Cette question est une préoccupation majeure aussi bien à l’échelle des pays qu’au niveau des instances continentales.
L’Union africaine (UA) a lancé en marge de son 35ème sommet qui se tenait du 5 au 6 février dernier à Addis-Abeba en Ethiopie, l’année 2022 avec la nutrition comme priorité de son agenda politique.
Durant son allocution, Macky Sall, président en exercice de l’organisation continentale a indiqué que l’accent serait mis sur le thème : « Bâtir une résilience en matière de sécurité nutritionnelle sur le continent africain : renforcer les systèmes agroalimentaires et les systèmes de santé et de protection sociale pour accélérer le développement socio-économique et du capital humain ».
Dans ce cadre, l’organisation entend déployer plusieurs interventions relatives au plaidoyer pour l’augmentation des investissements nationaux dans le domaine de la nutrition, le renforcement des capacités des institutions, la mise en place des plateformes multiacteurs pour la coordination et l’échange de bonnes pratiques entre pays et la gestion des données et des systèmes d’information nutritionnels.
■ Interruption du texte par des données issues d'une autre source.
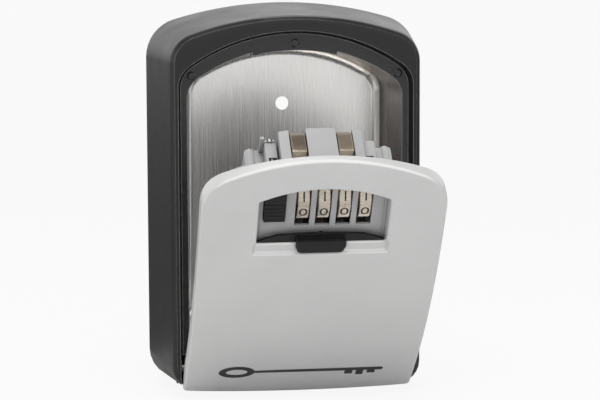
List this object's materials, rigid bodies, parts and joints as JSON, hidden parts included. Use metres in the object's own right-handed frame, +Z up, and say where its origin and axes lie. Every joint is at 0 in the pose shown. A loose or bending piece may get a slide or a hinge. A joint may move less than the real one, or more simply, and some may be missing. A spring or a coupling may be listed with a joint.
{
  "type": "key lock box",
  "caption": "Wall-mounted key lock box: steel-lined casing, drop-down hinged door with combination dials, sliding weather shutter, release button and latch bolts.",
  "frame": {"origin": "on the wall face, midway between the two middle wall screw holes", "axes": "+X to the right seen from the front, +Y into the wall, +Z up"},
  "size_m": [0.105, 0.1219, 0.146],
  "materials": {
    "casing": "dark grey moulded, fine texture",
    "frame": "black powder coat, fine texture",
    "pan": "vertical brushed grain",
    "door": "satin light grey",
    "lock_body": "matt light grey",
    "faceplate": "satin mid grey",
    "dial": "nickel, worn warm",
    "cam": "turned",
    "steel": "plain bright",
    "bolt": "pressed, aged",
    "black": "satin black"
  },
  "bodies": {
    "housing": {"outer_casing": "casing", "front_frame": "frame", "steel_pan": "pan", "frame_rivets": "frame", "hinge_pins": "steel"},
    "door": {"door_panel": "door", "door_liner": "lock_body", "faceplate": "faceplate", "lock_case": "lock_body", "case_cover": "lock_body", "cover_screws": "steel", "case_screw": "steel", "dial_shaft": "steel", "detent_spring": "steel", "release_spring": "steel"},
    "shutter": {"shutter": "black"},
    "latch": {"release_button": "black", "release_bar": "steel", "fence_comb": "steel", "latch_bolts": "bolt"},
    "reset": {"reset_lever": "black"},
    "dial_1_set": {"dial_1": "dial", "cam_1": "cam"},
    "dial_2_set": {"dial_2": "dial", "cam_2": "cam"},
    "dial_3_set": {"dial_3": "dial", "cam_3": "cam"},
    "dial_4_set": {"dial_4": "dial", "cam_4": "cam"}
  },
  "joints": [
    {"name": "door_hinge", "type": "hinge", "parent": "housing", "child": "door", "pos_m": [0, -0.0341, -0.0624], "axis": [1, 0, 0], "range_deg": [-41.2, 45]},
    {"name": "shutter_slide", "type": "hinge", "parent": "door", "child": "shutter", "pos_m": [0, 0.11002, 0.14228], "axis": [-1, 0, 0], "range_deg": [0, 4.9]},
    {"name": "release_slide", "type": "slide", "parent": "door", "child": "latch", "axis": [0, -0.5307, 0.8475], "range_m": [0, 0.0042]},
    {"name": "reset_slide", "type": "slide", "parent": "door", "child": "reset", "axis": [1, 0, 0], "range_m": [0, 0.006]},
    {"name": "dial_1_turn", "type": "hinge", "parent": "door", "child": "dial_1_set", "pos_m": [0, -0.09843, 0.01259], "axis": [1, 0, 0], "continuous": true},
    {"name": "dial_2_turn", "type": "hinge", "parent": "door", "child": "dial_2_set", "pos_m": [0, -0.09843, 0.01259], "axis": [1, 0, 0], "continuous": true},
    {"name": "dial_3_turn", "type": "hinge", "parent": "door", "child": "dial_3_set", "pos_m": [0, -0.09843, 0.01259], "axis": [1, 0, 0], "continuous": true},
    {"name": "dial_4_turn", "type": "hinge", "parent": "door", "child": "dial_4_set", "pos_m": [0, -0.09843, 0.01259], "axis": [1, 0, 0], "continuous": true}
  ]
}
Plus globalement, cette thématique adoptée à l’initiative de la Côte d’Ivoire intervient à un moment où la situation alimentaire et nutritionnelle du continent reste préoccupante. Selon le dernier rapport de la FAO, 21 % de la population soit 418 millions de personnes étaient sous-alimentées en 2020.
Par ailleurs, elle sonne comme un appel à la remobilisation dans un contexte où l’Afrique n’est pas en bonne voie pour atteindre l’objectif d’élimination de la malnutrition infantile en vue de faire baisser le retard de croissance à 10 % et l’insuffisance pondérale à 5 % d’ici 2025 comme fixé dans le cadre des engagements pris en 2014 à Maputo.
D’après l’UA, le continent abritait en 2019, 58,7 millions d’enfants de moins de 5 ans souffrant de retard de croissance, soit plus du tiers de l’effectif mondial et seulement 7 pays membres affichent un taux de retard de croissance infantile en dessous de 19 %.
La nécessité d’un changement de logique dans la conception des politiques alimentaires
Si par le passé, les gouvernements africains se sont cantonnés à la dimension de l’apport calorique pour faire face à la carence en micronutriments liée aux disponibilités alimentaires insuffisantes, la réalité est devenue beaucoup plus complexe.
A cet aspect, se sont ajoutés sur la dernière décennie, d’autres problématiques nutritionnelles majeures comme la surconsommation de graisses, de sucre et de sel qui ont conduit à une hausse de la prévalence de l’obésité, du surpoids, du diabète et des maladies cardiovasculaires.
« On observe par exemple, dans des familles, des gens qui sont obèses, mais présentent des carences en Fer ou en Vitamine A. C’est cela aussi la nouvelle complexité de l’équation. La montée de l’obésité ne s’est pas faite après la disparition des maladies de carence. On a les deux qui coexistent dans un même pays, entre milieu rural et urbain, dans une même ville, entre riches et pauvres, au sein d’une même famille entre parents et enfants […]. On peut être en surpoids, voire obèse et être carencé en certains micronutriments. On parle même de triple fardeau, parce que dans un pays donné vous pouvez avoir des gens qui sont en insuffisance de consommation calorique, en particulier en milieu rural, des individus qui présentent des carences en micronutriments et des gens qui sont en surpoids ou en situation d’obésité », avait confié à l’Agence Ecofin, Nicolas Bricas, agroéconomiste au CIRAD et dirigeant de la Chaire Unesco Alimentations du Monde (AdM).
Un tel constat impose notamment un changement de paradigme dans l’élaboration de politiques alimentaires qui intègrent non seulement la question de la disponibilité des micronutriments, mais aussi les dimensions liées à l’accessibilité économique à une nourriture diversifiée en s’attaquant notamment à la pauvreté et au manque d’éducation ;
« Il y a une nouvelle façon d’aborder la question, par exemple, celle de la création d’environnements alimentaires, c’est-à-dire un système qui permet de suivre les stocks, notamment ce qu’il y a dans les magasins, les prix afin qu’ils soient plus favorables à la santé alors qu’aujourd’hui, ils sont relativement favorables à l’obésité. Il faut que ces questions deviennent une préoccupation majeure des politiques alimentaires et cela suppose aussi le fait de former des gens capables de faire des analyses ou de proposer des alternatives », suggère pour sa part Nicolas Bricas.